Há sobretudo ucranianos, como Ian, de 33 anos, camionista que já viveu “11 meses em Lisboa” e largou o trabalho para ir “lutar e defender a Ucrânia”. Leva consigo “equipamento especial”, em várias mochilas e sacos de viagem, como lanternas, coletes, botas ou material para comunicações.
Mas também há combatentes disponíveis de outros países, como Aleko Elisashvili, deputado da oposição no parlamento da Georgia, do partido Cidadãos.

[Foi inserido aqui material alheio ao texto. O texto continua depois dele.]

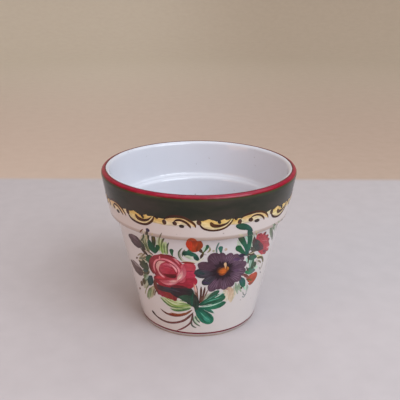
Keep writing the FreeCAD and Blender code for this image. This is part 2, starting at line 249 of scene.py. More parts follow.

“Não consigo estar sentado em casa e ver como os bárbaros do século XXI, os russos, destroem a Ucrânia, matam civis, crianças, mulheres, idosos. Nós, os georgianos e os ucranianos, temos o mesmo inimigo, a Federação Russa, o presidente russo, Vladimir Putin, precisamos de o parar”, diz, antes de se afastar a correr, já sem tempo para mais respostas aos jornalistas.
Com mais tempo, mas menos explicações, estão dois ex-militares japoneses na Estação Central de Varsóvia. Não querem revelar detalhes das suas identidades e dizem que querem ir “lutar na Ucrânia”.
Para um deles, que diz que o seu objetivo é “ajudar a Ucrânia”, é uma estreia juntar-se a tropas num país estrangeiro. Para outro, já não é a primeira vez que o faz. Neste caso, esta é apenas mais uma guerra.